- [Problem to solve]: Each line that follows should be printed again exactly as it stands.

- [Information supplied]:
<<<<

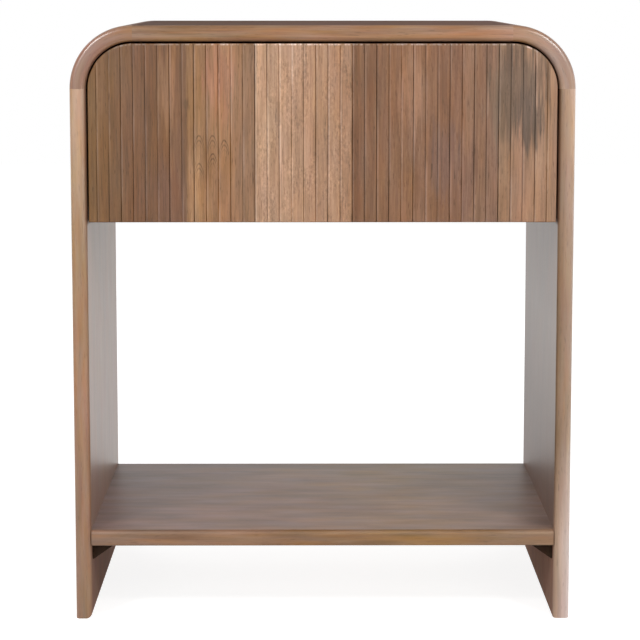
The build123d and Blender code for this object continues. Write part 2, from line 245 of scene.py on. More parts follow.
def zoneMask(add, limits):
    # 1 inside a zone of the object, in millimetres, with a soft edge from the first value to the second
    place = add("Mapping", {}, {"Vector": add("TexCoord").outputs["Object"], "Scale": toMillimetres})
    parts = add("SeparateXYZ", {}, {"Vector": place})
    sideways = add("Math", {"operation": "ABSOLUTE"}, (parts.outputs["X"],))
    mask = 1.0
    for axis, outside, inside in limits:
        part = sideways if axis == "X" else parts.outputs[axis]
        edge = add("MapRange", {}, (part, outside, inside))
        mask = add("Math", {"operation": "MULTIPLY"}, (mask, edge))
    return mask


# How the grain of every wood here is drawn: each layer's detail and softness, then the other parts
grainShape = {
    "wanderSize": (60, 60, 220),
    "ringPower": 3.0,
    "layers": {"broad": (2.0, 0.16), "streak": (3.0, 0.14), "fibre": (2.0, 0.2)},
    "poreEdge": (0.66, 0.78),
    "poreDull": 0.2,
    "tintEdge": (0.3, 0.7),
    "glossSpread": 0.04,
    "bump": 0.5,
}


def growthRings(add, look, wavy, seed):
    # Rings round a pith beside the board: 0 after a ring's start, 1 at its dark end
    along = add("SeparateXYZ", {}, {"Vector": wavy}).outputs["Z"]
    fromPith = add("Mapping", {}, {"Vector": wavy, "Location": (*look["pith"], 0), "Scale": (1, 1, 0)})
    radius = add("VectorMath", {"operation": "LENGTH"}, {0: fromPith}).outputs["Value"]
    tilted = add("Math", {"operation": "MULTIPLY_ADD"}, (along, look["ringTilt"], radius))
    rough = grainNoise(add, wavy, look["ringWobble"][:3], seed)
    uneven = add("Math", {"operation": "MULTIPLY_ADD"}, (rough, look["ringWobble"][3], tilted))
    turns = add("Math", {"operation": "DIVIDE"}, (uneven, look["ringWidth"]))
    phase = add("Math", {"operation": "FRACT"}, (turns,))
    return add("Math", {"operation": "POWER"}, (phase, grainShape["ringPower"]))


def tintedTone(add, look, wavy, seed, tone, gain):
    # The tone drifts in hue and depth of colour, and the grain lightens or darkens it
    tint = grainNoise(add, wavy, look["tint"][:3], seed)
    drift = add("SeparateColor", {}, {"Color": tint.outputs["Color"]})
    hueShift, depthShift = look["tint"][3:]
    reach = grainShape["tintEdge"]
    hue = add("MapRange", {}, (drift.outputs["Red"], *reach, 0.5 - hueShift, 0.5 + hueShift))
    depth = add("MapRange", {}, (drift.outputs["Green"], *reach, 1 - depthShift, 1 + depthShift))
    return add("HueSaturation", {}, {"Color": tone, "Hue": hue, "Saturation": depth, "Value": gain})


def finishWood(material, add, look, place, tone, seed, ringGain, extra=None):
    # Grain on a base tone: broad streaks, growth rings, fibres and open pores, then gloss and relief
    wander = grainNoise(add, place, grainShape["wanderSize"], seed)
    centred = add("VectorMath", {"operation": "SUBTRACT"}, {0: wander.outputs["Color"], 1: (0.5, 0.5, 0.5)})
    wavy = add("VectorMath", {"operation": "MULTIPLY_ADD"}, {0: centred, 1: (look["wander"],) * 3, 2: place})

    gain = 1 - look["broad"][3] - look["streak"][3] - look["fibre"][3]
    layers = {}
    for layer, (detail, soft) in grainShape["layers"].items():
        raw = grainNoise(add, wavy, look[layer][:3], seed, detail)
        layers[layer] = add("MapRange", softly, (raw, 0.5 - soft, 0.5 + soft))
        gain = add("Math", {"operation": "MULTIPLY_ADD"}, (layers[layer], 2 * look[layer][3], gain))
    poreNoise = grainNoise(add, wavy, look["pore"][:3], seed, 0.0)
    pore = add("MapRange", {}, (poreNoise, *grainShape["poreEdge"]))
    rings = growthRings(add, look, wavy, seed)
    ringDark = add("Math", {"operation": "MULTIPLY"}, (rings, ringGain))
    gain = add("Math", {"operation": "SUBTRACT"}, (gain, ringDark))
    gain = add("Math", {"operation": "MULTIPLY_ADD"}, (pore, -look["pore"][3], gain))
    if extra:
        gain = add("Math", {"operation": "ADD"}, (gain, extra))

    colour = tintedTone(add, look, wavy, seed, tone, gain)
    smooth = look["roughness"] - grainShape["glossSpread"]
    dull = look["roughness"] + grainShape["glossSpread"]
    gloss = add("MapRange", {}, (layers["streak"], 0.0, 1.0, smooth, dull))
    gloss = add("Math", {"operation": "MULTIPLY_ADD"}, (pore, grainShape["poreDull"], gloss))
    for zone in look["zones"]:
        mask = zoneMask(add, zone["within"])
        colour = add("MixRGB", {"blend_type": "MULTIPLY"}, {"Fac": mask, "Color1": colour,
                                                            "Color2": linearColour(zone["tone"])})
        gloss = add("MapRange", {}, (mask, 0.0, 1.0, gloss, zone["roughness"]))
    height = add("Math", {"operation": "SUBTRACT"}, (layers["fibre"], pore))
    relief = add("Bump", {}, {"Height": height, "Strength": grainShape["bump"],
                              "Distance": look["relief"] / 1000})
    surface = add("BsdfPrincipled", {}, {"Base Color": colour, "Roughness": gloss, "IOR": look["ior"],
                                         "Specular IOR Level": look["shine"], "Normal": relief})
    add("OutputMaterial", {}, {"Surface": surface})
    return material


# Planed mango wood under a satin oil: open brown pores, soft streaks and a low sheen on the flats
framePlank = {
    "grain": "Z",
    "length": (0, 600),
    "wander": 10,
    "pith": (60, 90),
    "ringTilt": 0.02,
    "ringWobble": (12, 30, 160, 8),
    "ringWidth": 9.0,
    "ringDark": 0.08,
    "broad": (10, 40, 150, 0.07),
    "streak": (4, 16, 70, 0.07),
    "fibre": (1.3, 1.6, 30, 0.03),
    "pore": (0.9, 1.6, 9, 0.20),
    "tint": (6, 30, 50, 0.009, 0.14),
    "roughness": 0.36,
    "relief": 0.06,
    "ior": 1.5,
    "shine": 0.5,
    "zones": (),
}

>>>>

- [Expected answer]:
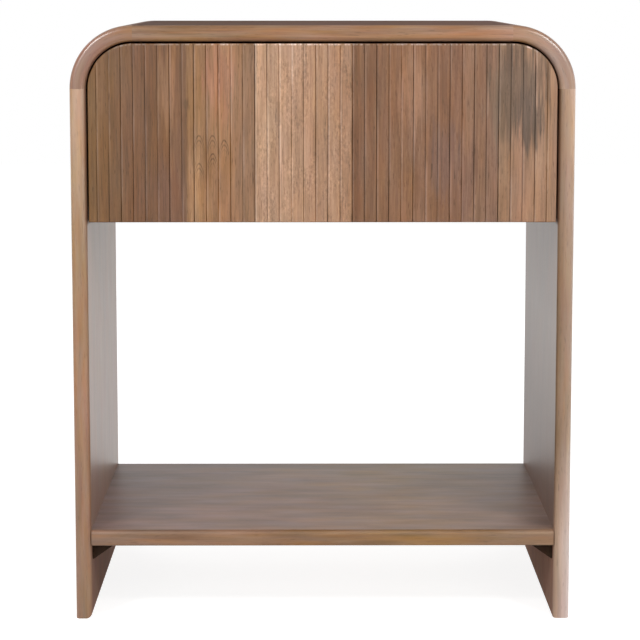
The build123d and Blender code for this object continues. Write part 2, from line 245 of scene.py on. More parts follow.
def zoneMask(add, limits):
    # 1 inside a zone of the object, in millimetres, with a soft edge from the first value to the second
    place = add("Mapping", {}, {"Vector": add("TexCoord").outputs["Object"], "Scale": toMillimetres})
    parts = add("SeparateXYZ", {}, {"Vector": place})
    sideways = add("Math", {"operation": "ABSOLUTE"}, (parts.outputs["X"],))
    mask = 1.0
    for axis, outside, inside in limits:
        part = sideways if axis == "X" else parts.outputs[axis]
        edge = add("MapRange", {}, (part, outside, inside))
        mask = add("Math", {"operation": "MULTIPLY"}, (mask, edge))
    return mask


# How the grain of every wood here is drawn: each layer's detail and softness, then the other parts
grainShape = {
    "wanderSize": (60, 60, 220),
    "ringPower": 3.0,
    "layers": {"broad": (2.0, 0.16), "streak": (3.0, 0.14), "fibre": (2.0, 0.2)},
    "poreEdge": (0.66, 0.78),
    "poreDull": 0.2,
    "tintEdge": (0.3, 0.7),
    "glossSpread": 0.04,
    "bump": 0.5,
}


def growthRings(add, look, wavy, seed):
    # Rings round a pith beside the board: 0 after a ring's start, 1 at its dark end
    along = add("SeparateXYZ", {}, {"Vector": wavy}).outputs["Z"]
    fromPith = add("Mapping", {}, {"Vector": wavy, "Location": (*look["pith"], 0), "Scale": (1, 1, 0)})
    radius = add("VectorMath", {"operation": "LENGTH"}, {0: fromPith}).outputs["Value"]
    tilted = add("Math", {"operation": "MULTIPLY_ADD"}, (along, look["ringTilt"], radius))
    rough = grainNoise(add, wavy, look["ringWobble"][:3], seed)
    uneven = add("Math", {"operation": "MULTIPLY_ADD"}, (rough, look["ringWobble"][3], tilted))
    turns = add("Math", {"operation": "DIVIDE"}, (uneven, look["ringWidth"]))
    phase = add("Math", {"operation": "FRACT"}, (turns,))
    return add("Math", {"operation": "POWER"}, (phase, grainShape["ringPower"]))


def tintedTone(add, look, wavy, seed, tone, gain):
    # The tone drifts in hue and depth of colour, and the grain lightens or darkens it
    tint = grainNoise(add, wavy, look["tint"][:3], seed)
    drift = add("SeparateColor", {}, {"Color": tint.outputs["Color"]})
    hueShift, depthShift = look["tint"][3:]
    reach = grainShape["tintEdge"]
    hue = add("MapRange", {}, (drift.outputs["Red"], *reach, 0.5 - hueShift, 0.5 + hueShift))
    depth = add("MapRange", {}, (drift.outputs["Green"], *reach, 1 - depthShift, 1 + depthShift))
    return add("HueSaturation", {}, {"Color": tone, "Hue": hue, "Saturation": depth, "Value": gain})


def finishWood(material, add, look, place, tone, seed, ringGain, extra=None):
    # Grain on a base tone: broad streaks, growth rings, fibres and open pores, then gloss and relief
    wander = grainNoise(add, place, grainShape["wanderSize"], seed)
    centred = add("VectorMath", {"operation": "SUBTRACT"}, {0: wander.outputs["Color"], 1: (0.5, 0.5, 0.5)})
    wavy = add("VectorMath", {"operation": "MULTIPLY_ADD"}, {0: centred, 1: (look["wander"],) * 3, 2: place})

    gain = 1 - look["broad"][3] - look["streak"][3] - look["fibre"][3]
    layers = {}
    for layer, (detail, soft) in grainShape["layers"].items():
        raw = grainNoise(add, wavy, look[layer][:3], seed, detail)
        layers[layer] = add("MapRange", softly, (raw, 0.5 - soft, 0.5 + soft))
        gain = add("Math", {"operation": "MULTIPLY_ADD"}, (layers[layer], 2 * look[layer][3], gain))
    poreNoise = grainNoise(add, wavy, look["pore"][:3], seed, 0.0)
    pore = add("MapRange", {}, (poreNoise, *grainShape["poreEdge"]))
    rings = growthRings(add, look, wavy, seed)
    ringDark = add("Math", {"operation": "MULTIPLY"}, (rings, ringGain))
    gain = add("Math", {"operation": "SUBTRACT"}, (gain, ringDark))
    gain = add("Math", {"operation": "MULTIPLY_ADD"}, (pore, -look["pore"][3], gain))
    if extra:
        gain = add("Math", {"operation": "ADD"}, (gain, extra))

    colour = tintedTone(add, look, wavy, seed, tone, gain)
    smooth = look["roughness"] - grainShape["glossSpread"]
    dull = look["roughness"] + grainShape["glossSpread"]
    gloss = add("MapRange", {}, (layers["streak"], 0.0, 1.0, smooth, dull))
    gloss = add("Math", {"operation": "MULTIPLY_ADD"}, (pore, grainShape["poreDull"], gloss))
    for zone in look["zones"]:
        mask = zoneMask(add, zone["within"])
        colour = add("MixRGB", {"blend_type": "MULTIPLY"}, {"Fac": mask, "Color1": colour,
                                                            "Color2": linearColour(zone["tone"])})
        gloss = add("MapRange", {}, (mask, 0.0, 1.0, gloss, zone["roughness"]))
    height = add("Math", {"operation": "SUBTRACT"}, (layers["fibre"], pore))
    relief = add("Bump", {}, {"Height": height, "Strength": grainShape["bump"],
                              "Distance": look["relief"] / 1000})
    surface = add("BsdfPrincipled", {}, {"Base Color": colour, "Roughness": gloss, "IOR": look["ior"],
                                         "Specular IOR Level": look["shine"], "Normal": relief})
    add("OutputMaterial", {}, {"Surface": surface})
    return material


# Planed mango wood under a satin oil: open brown pores, soft streaks and a low sheen on the flats
framePlank = {
    "grain": "Z",
    "length": (0, 600),
    "wander": 10,
    "pith": (60, 90),
    "ringTilt": 0.02,
    "ringWobble": (12, 30, 160, 8),
    "ringWidth": 9.0,
    "ringDark": 0.08,
    "broad": (10, 40, 150, 0.07),
    "streak": (4, 16, 70, 0.07),
    "fibre": (1.3, 1.6, 30, 0.03),
    "pore": (0.9, 1.6, 9, 0.20),
    "tint": (6, 30, 50, 0.009, 0.14),
    "roughness": 0.36,
    "relief": 0.06,
    "ior": 1.5,
    "shine": 0.5,
    "zones": (),
}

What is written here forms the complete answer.